* _Directive_
Say how many lines contain the word "loose" and give no other text.

* _Provided material_
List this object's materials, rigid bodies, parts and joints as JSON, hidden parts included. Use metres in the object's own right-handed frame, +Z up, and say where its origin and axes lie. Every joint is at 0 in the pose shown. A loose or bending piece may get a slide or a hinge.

---

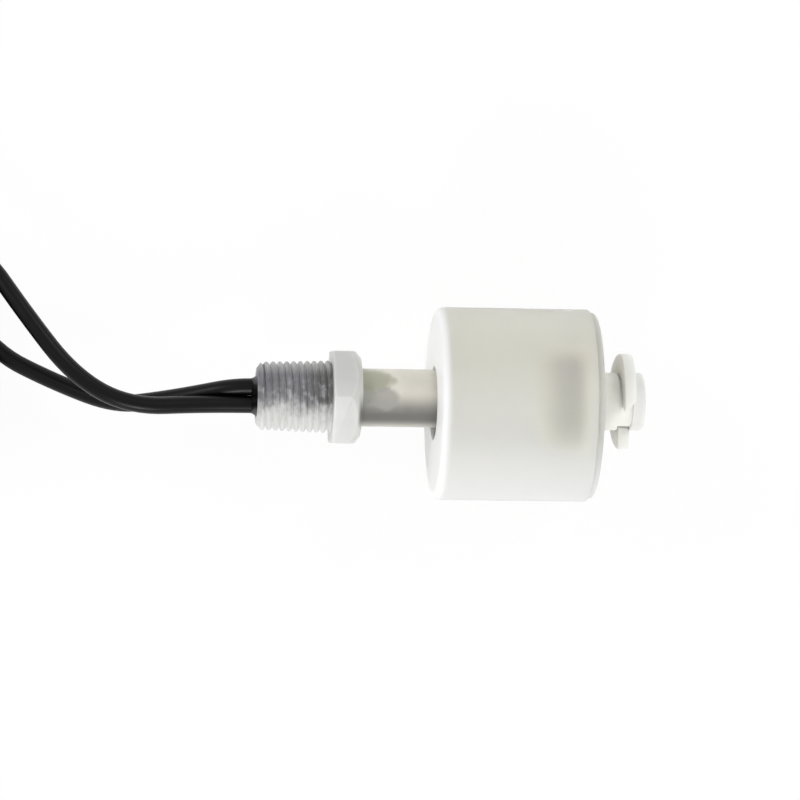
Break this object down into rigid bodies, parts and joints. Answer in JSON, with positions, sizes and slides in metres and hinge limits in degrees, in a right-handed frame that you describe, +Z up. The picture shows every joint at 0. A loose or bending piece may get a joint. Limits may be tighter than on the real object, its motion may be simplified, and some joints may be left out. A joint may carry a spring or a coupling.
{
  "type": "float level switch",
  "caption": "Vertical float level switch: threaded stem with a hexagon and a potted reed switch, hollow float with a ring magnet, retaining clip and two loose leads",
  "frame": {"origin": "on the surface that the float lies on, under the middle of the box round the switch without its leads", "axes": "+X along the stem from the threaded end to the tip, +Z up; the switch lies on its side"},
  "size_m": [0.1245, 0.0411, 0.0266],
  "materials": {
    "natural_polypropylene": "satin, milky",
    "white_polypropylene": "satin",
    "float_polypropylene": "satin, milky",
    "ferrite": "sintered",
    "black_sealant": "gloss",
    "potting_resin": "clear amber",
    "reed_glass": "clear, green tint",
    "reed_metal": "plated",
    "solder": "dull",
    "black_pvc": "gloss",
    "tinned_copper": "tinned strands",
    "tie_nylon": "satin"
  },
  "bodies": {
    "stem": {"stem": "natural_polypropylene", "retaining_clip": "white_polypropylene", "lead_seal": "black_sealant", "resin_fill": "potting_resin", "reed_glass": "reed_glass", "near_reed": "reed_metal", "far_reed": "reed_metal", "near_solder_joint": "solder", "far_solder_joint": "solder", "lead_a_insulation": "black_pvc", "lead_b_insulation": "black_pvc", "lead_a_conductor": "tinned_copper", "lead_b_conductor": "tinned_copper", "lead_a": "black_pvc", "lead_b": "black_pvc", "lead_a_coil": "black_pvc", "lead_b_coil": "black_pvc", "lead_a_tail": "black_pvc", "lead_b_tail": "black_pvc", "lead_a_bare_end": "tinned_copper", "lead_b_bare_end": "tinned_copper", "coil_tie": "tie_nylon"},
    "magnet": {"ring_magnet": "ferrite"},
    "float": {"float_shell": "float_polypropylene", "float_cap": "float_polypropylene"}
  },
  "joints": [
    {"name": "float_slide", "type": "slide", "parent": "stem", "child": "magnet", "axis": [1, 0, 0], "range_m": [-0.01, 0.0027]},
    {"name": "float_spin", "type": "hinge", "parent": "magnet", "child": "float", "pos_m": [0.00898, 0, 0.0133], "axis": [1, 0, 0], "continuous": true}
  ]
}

* _Reply_
3